1. Jenis cahaya yang disenangi ikan : berapa besar atau volume rangsangan (stimuli) yang harus diberikan, supaya ikan terkumpul dan tidak berusaha untuk melarikan diri dalam suatu jangka waktu tertentu. Tidaklah dikehendaki, sehubungan dengan berjalannya waktu, pengaruh rangsangan ini akan lenyap, karena ikan menjadi terbiasa (accustomed).
2. Kemampuan daya tarik (attracting intensity) dari cahaya yang dipergunakan haruslah sedemikian rupa sehingga dapat mengalahkan (minimum meng-eliminir) pengaruh intimidasi dari beradanya jaring, kapal, suara mesin dan lain-lain.
3. Berbeda spesies, besar, umur, suasana sekeliling (environment) akan berbeda pula cahaya (intensity, colour, waktu) yang disenangi; dan faktor suasana sekeliling (environmental condition factor) yang berubah-ubah (gelombang, arus, suhu, salinitas, sinar bulan) akan sangat mempengaruhi.
4. Bersamaan dengan spesies ikan yang menjadi tujuan penangkapan akan berkumpul juga jenis lain yang tak diinginkan (ikan kecil, larvae), sedang kita menghendaki catch yang selektif. Ada tidaknya pengaruh cahaya terhadap spawning season, over fishing, resources,dll.
Agar cahaya dalam kegiatan light fishing dapat memberikan daya guna yang maksimal, diperlukan syarat-syarat antara lain sebagai berikut:
(1) Mampu mengumpulkan ikan-ikan yang berada pada jarak yang jauh (horizontal maupun vertikal)
(2) Ikan-ikan tersebut hendaklah berkumpul ke sekitar sumber cahaya, di mana mungkin akan tertangkap (catchable area).

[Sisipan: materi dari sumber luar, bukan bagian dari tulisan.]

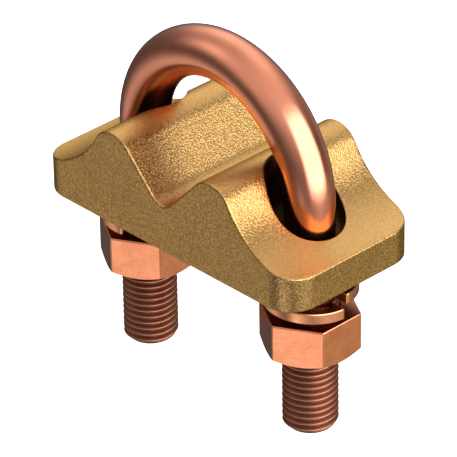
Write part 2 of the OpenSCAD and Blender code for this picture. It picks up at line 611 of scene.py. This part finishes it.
class Nodes:
    """Adds nodes to one tree. Each method returns the output of the node it adds."""

    def __init__(self, tree):
        self.tree = tree

    def new(self, kind):
        return self.tree.nodes.new(kind)

    def link(self, source, target):
        self.tree.links.new(source, target)

    def math(self, operation, *values):
        """An operation on numbers or sockets."""
        node = self.new("ShaderNodeMath")
        node.operation = operation
        for socket, value in zip(node.inputs, values):
            if isinstance(value, (int, float)):
                socket.default_value = value
            else:
                self.link(value, socket)
        return node.outputs["Value"]

    def remap(self, value, low, high, to_low=0.0, to_high=1.0):
        """Eases from to_low to to_high as a value goes from low to high."""
        node = self.new("ShaderNodeMapRange")
        node.interpolation_type = "SMOOTHSTEP"
        node.inputs["From Min"].default_value = low
        node.inputs["From Max"].default_value = high
        node.inputs["To Min"].default_value = to_low
        node.inputs["To Max"].default_value = to_high
        self.link(value, node.inputs["Value"])
        return node.outputs["Result"]


class Surface(Nodes):
    """A metal built node by node on one shader, with grain given in millimetres."""

    def __init__(self, name, rim=(1.0, 1.0, 1.0)):
        self.mat = bpy.data.materials.new(name)
        self.mat.use_nodes = True
        super().__init__(self.mat.node_tree)
        self.shader = self.tree.nodes["Principled BSDF"]
        self.shader.inputs["Metallic"].default_value = 1.0
        self.shader.inputs["Specular Tint"].default_value = (*rim, 1)
        self.where = self.new("ShaderNodeTexCoord").outputs["Object"]
        self.axes = self.split(self.where)
        self.normal = None

    def split(self, vector):
        """The X, Y and Z of a vector, by name."""
        node = self.new("ShaderNodeSeparateXYZ")
        self.link(vector, node.inputs["Vector"])
        return node.outputs

    def stretched(self, sx, sy, sz):
        """Object coordinates scaled along each axis. A scale below 1 draws a pattern out."""
        node = self.new("ShaderNodeMapping")
        node.inputs["Scale"].default_value = (sx, sy, sz)
        self.link(self.where, node.inputs["Vector"])
        return node.outputs["Vector"]

    def noise(self, size_mm, detail=2.0, roughness=0.5, where=None):
        """Smooth noise whose blobs are about this many millimetres across."""
        node = self.new("ShaderNodeTexNoise")
        node.inputs["Scale"].default_value = 1 / (size_mm * MM)
        node.inputs["Detail"].default_value = detail
        node.inputs["Roughness"].default_value = roughness
        self.link(where or self.where, node.inputs["Vector"])
        return node.outputs["Fac"]

    def grains(self, size_mm):
        """Distance from the middle of the nearest of many scattered grains."""
        node = self.new("ShaderNodeTexVoronoi")
        node.inputs["Scale"].default_value = 1 / (size_mm * MM)
        self.link(self.where, node.inputs["Vector"])
        return node.outputs["Distance"]

    def from_axis(self, x_mm):
        """Distance from the nearer of the two upright axes this far to each side."""
        across = self.math("SUBTRACT", self.math("ABSOLUTE", self.axes["X"]), x_mm * MM)
        across, along = self.math("POWER", across, 2.0), self.math("POWER", self.axes["Y"], 2.0)
        return self.math("SQRT", self.math("ADD", across, along))

    def facing_up(self, low, high):
        """Eases from 0 to 1 as the surface turns from upright to level, top side up."""
        facing = self.new("ShaderNodeNewGeometry").outputs["Normal"]
        return self.remap(self.split(facing)["Z"], low, high)

    def between(self, factor, a, b):
        """Two values mixed by a factor."""
        node = self.new("ShaderNodeMix")
        for name, value in (("Factor", factor), ("A", a), ("B", b)):
            self.link(value, node.inputs[name])
        return node.outputs["Result"]

    def blend(self, factor, a, b):
        """Two colours mixed by a factor. Either may be a colour or a socket."""
        node = self.new("ShaderNodeMix")
        node.data_type = "RGBA"
        self.link(factor, node.inputs["Factor"])
        sockets = [s for s in node.inputs if s.type == "RGBA"]
        for socket, value in zip(sockets, (a, b)):
            if isinstance(value, tuple):
                socket.default_value = (*value, 1)
            else:
                self.link(value, socket)
        return next(s for s in node.outputs if s.type == "RGBA")

    def bump(self, height, depth_mm):
        """Adds relief of this depth over what is there already. Below 0 it is pressed in."""
        node = self.new("ShaderNodeBump")
        node.invert = depth_mm < 0
        node.inputs["Distance"].default_value = abs(depth_mm) * MM
        self.link(height, node.inputs["Height"])
        if self.normal is not None:
            self.link(self.normal, node.inputs["Normal"])
        self.normal = node.outputs["Normal"]
        self.link(self.normal, self.shader.inputs["Normal"])

    def color(self, value):
        self.link(value, self.shader.inputs["Base Color"])

    def roughness(self, value):
        self.link(value, self.shader.inputs["Roughness"])


def cast_bronze():
    """Sand-cast bronze: close grain, smoother on level top faces, with painted shade on the
    walls of its two leg holes.
    """
    s = Surface("cast_bronze", rim=(1.0, 0.82, 0.52))
    grain = s.grains(0.36)
    fine = s.noise(0.3, detail=1.0)
    patches = s.noise(9.0, detail=3.0, roughness=0.55)
    skin = s.blend(s.remap(patches, 0.35, 0.65), (0.59, 0.35, 0.13), (0.65, 0.39, 0.15))
    top = s.facing_up(0.72, 0.98)
    seam = s.blend(top, (0.38, 0.217, 0.073), (0.52, 0.307, 0.11))
    skin = s.blend(s.remap(grain, 0.25, 0.65), skin, seam)
    # Painted shade: the walls of the leg holes are coloured near black, where shade falls inside
    # them.
    cast = s.remap(s.from_axis(HOLE_X), (HOLE_R + 0.05) * MM, (HOLE_R + 0.4) * MM)
    s.color(s.blend(cast, (0.10, 0.055, 0.02), skin))
    side_gloss = s.remap(fine, 0.3, 0.7, 0.23, 0.33)
    top_gloss = s.remap(fine, 0.3, 0.7, 0.34, 0.42)
    s.roughness(s.between(top, side_gloss, top_gloss))
    s.bump(s.noise(2.2, detail=1.5), 0.02)
    s.bump(grain, -0.031)
    s.bump(fine, 0.028)
    return s.mat


def rod_copper():
    """Drawn copper-coloured rod, satin. Its thread is rougher, coloured dark below the saddle as
    painted shade, with a painted highlight on its crests.
    """
    s = Surface("rod_copper")
    # Painted highlight: the thread's crests get a light colour, for the glints along them.
    crest = s.remap(s.from_axis(LEG_X), (THREAD_R - 0.04) * MM, (THREAD_R - 0.005) * MM)
    plain = s.remap(s.axes["Z"], (SADDLE_Z - 3) * MM, (SADDLE_Z + 1) * MM)
    clouds = s.noise(7.0, detail=3.0, roughness=0.5)
    fine = s.noise(0.25, detail=2.0, roughness=0.6)
    bright = s.blend(s.remap(clouds, 0.3, 0.7), (0.72, 0.265, 0.155), (0.78, 0.295, 0.18))
    # Painted shade: the thread below the saddle is coloured dark brown, standing in for the
    # shade it gets there.
    painted_shade = s.blend(s.remap(fine, 0.3, 0.7), (0.18, 0.058, 0.031), (0.23, 0.077, 0.042))
    thread = s.blend(crest, painted_shade, (0.58, 0.31, 0.22))
    s.color(s.blend(plain, thread, bright))
    satin = s.remap(clouds, 0.3, 0.7, 0.17, 0.22)
    rough = s.remap(fine, 0.3, 0.7, 0.42, 0.52)
    s.roughness(s.between(plain, rough, satin))
    s.bump(fine, 0.001)
    s.bump(s.noise(3.0, detail=2.0), 0.004)
    return s.mat


def machined_copper(name, line_mm, pale, low_gloss, high_gloss):
    """Bright copper-coloured metal with faint level marks, coloured dark on its upper face as
    painted shade from the part above it.
    """
    s = Surface(name)
    clouds = s.noise(2.6, detail=3.0, roughness=0.6)
    lines = s.noise(line_mm, detail=3.0, roughness=0.7, where=s.stretched(0.06, 0.06, 1.0))
    fine = s.noise(0.2, detail=2.0)
    red, green, blue = pale
    clouded = (red * 0.82, green * 0.8, blue * 0.74)
    marked = (red * 0.86, green * 0.82, blue * 0.78)
    # Painted shade: the upper face, under the washer or saddle above it, is coloured dark.
    painted_shade = (red * 0.3, green * 0.26, blue * 0.24)
    tone = s.blend(s.remap(clouds, 0.3, 0.7), clouded, pale)
    tone = s.blend(s.remap(lines, 0.28, 0.5), marked, tone)
    s.color(s.blend(s.facing_up(0.9, 0.99), tone, painted_shade))
    s.roughness(s.remap(fine, 0.3, 0.7, low_gloss, high_gloss))
    s.bump(lines, 0.006)
    s.bump(clouds, 0.01)
    return s.mat


# ---------------------------------------------------------------- stage, lights, camera

# Directions are degrees from +X towards +Y, then degrees up.
SOFTBOX = {"around": 2, "up": 16, "half_width": 40, "half_height": 31, "strength": 3.8}
# Smaller soft lamps and reflectors: around, up, spread in degrees, strength.
LAMPS = [
    (-60, 55, 28, 0.50),
    (80, 68, 18, 0.35),
    (108, 52, 17, 0.60),
    (138, 31, 16, 1.05),
    (175, 30, 22, 0.10),
    (-100, 20, 14, 0.45),
    (-139, 34, 12, 0.90),
    (3, -27, 24, 0.66),
    (-77, -35, 7, 0.78),
    (-70, -44, 12, 1.00),
    (-141, -36, 14, 0.72),
    (20, 64, 16, 0.22),
    (110, 20, 15, 0.15),
    (-60, 15, 15, 0.30),
    (90, -10, 15, 0.25),
]
# A low reflector of a warm colour.
WARM_LAMP = (47, -31, 15, 0.27)
WARM = (1.0, 0.96, 0.42)
WHITE = (1.0, 1.0, 1.0)
# Strength of the dim room all round, and what its ceiling adds.
ROOM = 0.09
CEILING = 0.40


class Sky(Nodes):
    """Adds up the light that comes from each direction of the world."""

    def __init__(self, world):
        super().__init__(world.node_tree)
        self.direction = self.new("ShaderNodeTexCoord").outputs["Generated"]

    def along(self, vector):
        """How far the direction runs along a unit vector."""
        node = self.new("ShaderNodeVectorMath")
        node.operation = "DOT_PRODUCT"
        node.inputs[1].default_value = vector
        self.link(self.direction, node.inputs[0])
        return node.outputs["Value"]

    def lamp(self, around, up, spread, strength, total):
        """A round lamp that fades from its middle, added to a total."""
        sharp = 1 / math.radians(spread) ** 2
        fall = self.math("MULTIPLY_ADD", self.along(pointing(around, up)), sharp, -sharp)
        return self.math("MULTIPLY_ADD", self.math("EXPONENT", fall), strength, total)

    def softbox(self, around, up, half_width, half_height, strength, total):
        """A big flat rectangular lamp with soft edges, added to a total."""
        soft = 0.2
        middle = pointing(around, up)
        across = pointing(around + 90, 0)
        upright = middle.cross(across)
        depth = self.math("MAXIMUM", self.along(middle), 0.01)
        light = self.math("GREATER_THAN", self.along(middle), 0.05)
        for axis, half in ((across, half_width), (upright, half_height)):
            reach = math.tan(math.radians(half))
            offset = self.math("ABSOLUTE", self.math("DIVIDE", self.along(axis), depth))
            light = self.math("MULTIPLY", light, self.remap(offset, reach + soft, reach - soft))
        return self.math("MULTIPLY_ADD", light, strength, total)

    def background(self, strength, color):
        """Light of one colour, as strong as a number or a socket says."""
        node = self.new("ShaderNodeBackground")
        node.inputs["Color"].default_value = (*color, 1)
        if isinstance(strength, float):
            node.inputs["Strength"].default_value = strength
        else:
            self.link(strength, node.inputs["Strength"])
        return node.outputs["Background"]


def pointing(around, up):
    """Unit vector for a direction in degrees."""
    a, e = math.radians(around), math.radians(up)
    return Vector((math.cos(e) * math.cos(a), math.cos(e) * math.sin(a), math.sin(e)))


def studio():
    """A dim room with soft lamps round the clamp, and plain white to the camera."""
    world = bpy.data.worlds.new("studio")
    bpy.context.scene.world = world
    world.use_nodes = True
    world.node_tree.nodes.remove(world.node_tree.nodes["Background"])
    sky = Sky(world)
    overhead = sky.remap(sky.along((0, 0, 1)), 0.1, 0.9)
    total = sky.math("MULTIPLY_ADD", overhead, CEILING, ROOM)
    total = sky.softbox(*SOFTBOX.values(), total)
    for lamp in LAMPS:
        total = sky.lamp(*lamp, total)
    lit = sky.new("ShaderNodeAddShader")
    sky.link(sky.background(total, WHITE), lit.inputs[0])
    sky.link(sky.background(sky.lamp(*WARM_LAMP, 0.0), WARM), lit.inputs[1])
    seen = sky.new("ShaderNodeMixShader")
    sky.link(sky.new("ShaderNodeLightPath").outputs["Is Camera Ray"], seen.inputs["Fac"])
    sky.link(lit.outputs["Shader"], seen.inputs[1])
    sky.link(sky.background(1.0, WHITE), seen.inputs[2])
    sky.link(seen.outputs["Shader"], sky.tree.nodes["World Output"].inputs["Surface"])


def floor():
    """A plain white floor. The metal doesn't mirror it, so the lamps alone shape the gloss."""
    half = 3.0
    corners = [(-half, -half, 0), (half, -half, 0), (half, half, 0), (-half, half, 0)]
    mesh = bpy.data.meshes.new("floor")
    mesh.from_pydata(corners, [], [(0, 1, 2, 3)])
    piece = bpy.data.objects.new("floor", mesh)
    bpy.context.scene.collection.objects.link(piece)
    mat = bpy.data.materials.new("white_floor")
    mat.use_nodes = True
    shader = mat.node_tree.nodes["Principled BSDF"]
    shader.inputs["Base Color"].default_value = (0.9, 0.9, 0.9, 1)
    shader.inputs["Roughness"].default_value = 1.0
    shader.inputs["Specular IOR Level"].default_value = 0.0
    shader.inputs["Emission Color"].default_value = (*WHITE, 1)
    shader.inputs["Emission Strength"].default_value = 0.85
    mesh.materials.append(mat)
    piece.visible_glossy = False
    piece.visible_diffuse = False


def camera():
    """A camera that sees the clamp from above its front right corner, as the photograph does."""
    turn, roll = math.radians(46.65), math.radians(-0.99)
    elevation = 31.24
    distance = 0.7279
    aim_right, aim_up = 0.00029, -0.00173
    back = pointing(math.degrees(turn) - 90, elevation)
    level = Vector((math.cos(turn), math.sin(turn), 0))
    upright = back.cross(level)
    right = level * math.cos(roll) + upright * math.sin(roll)
    up = upright * math.cos(roll) - level * math.sin(roll)
    centre = Vector((0, 0, SADDLE_Z * MM))
    data = bpy.data.cameras.new("camera")
    data.sensor_width = 36
    data.lens = 326.9
    data.clip_start, data.clip_end = 0.05, 10
    data.dof.use_dof = False
    cam = bpy.data.objects.new("camera", data)
    place = centre + right * aim_right + up * aim_up + back * distance
    turned = Matrix((right, up, back)).transposed()
    cam.matrix_world = Matrix.LocRotScale(place, turned, None)
    bpy.context.scene.collection.objects.link(cam)
    bpy.context.scene.camera = cam


# ---------------------------------------------------------------- the whole scene

bpy.context.scene.view_settings.view_transform = "Standard"
camera()
floor()
studio()
nut_copper = machined_copper("nut_copper", 0.35, (0.92, 0.34, 0.175), 0.16, 0.24)
washer_copper = machined_copper("washer_copper", 0.25, (0.97, 0.41, 0.21), 0.20, 0.28)
saddle_piece().data.materials.append(cast_bronze())
u_bolt_piece().data.materials.append(rod_copper())
for side, place, split in ((-1, "left", SPLIT_LEFT), (1, "right", SPLIT_RIGHT)):
    nut = nut_piece(f"nut_{place}_hex", f"nut_{place}", side)
    nut.data.materials.append(nut_copper)
    washer = washer_piece(f"spring_washer_{place}_ring", f"spring_washer_{place}", side, split)
    washer.data.materials.append(washer_copper)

(3) Setelah ikan berkumpul, hendaklah ikan-ikan tersebut tetap senang berada di sana pada suatu jangka waktu tertentu (minimum sampai saat alat tangkap mulai beroperasi atau diangkat).
(4) Sekali ikan berkumpul disekitar sumber cahaya hendaklah ikan-ikan tersebut jangan melarikan diri ataupun menyebarkan diri (escape, disperse).
Faktor yang cukup krusial dalam kegiatan light fishing adalah kekuatan dari cahaya lampu yang digunakan, dimana keberadaan cahaya lampu sendiri yang masuk atau menembus perairan akan dipengaruhi kondisi cuaca saat penangkapan (gelap atau terang). Selanjutnya Verheyen (1959) mengemukakan bahwa mekanisme tertariknya ikan pada cahaya belum diketahui dengan jelas, namun diduga berkumpulnya ikan-ikan disebabkan oleh keinginan mencari intensitas cahaya yang sesuai.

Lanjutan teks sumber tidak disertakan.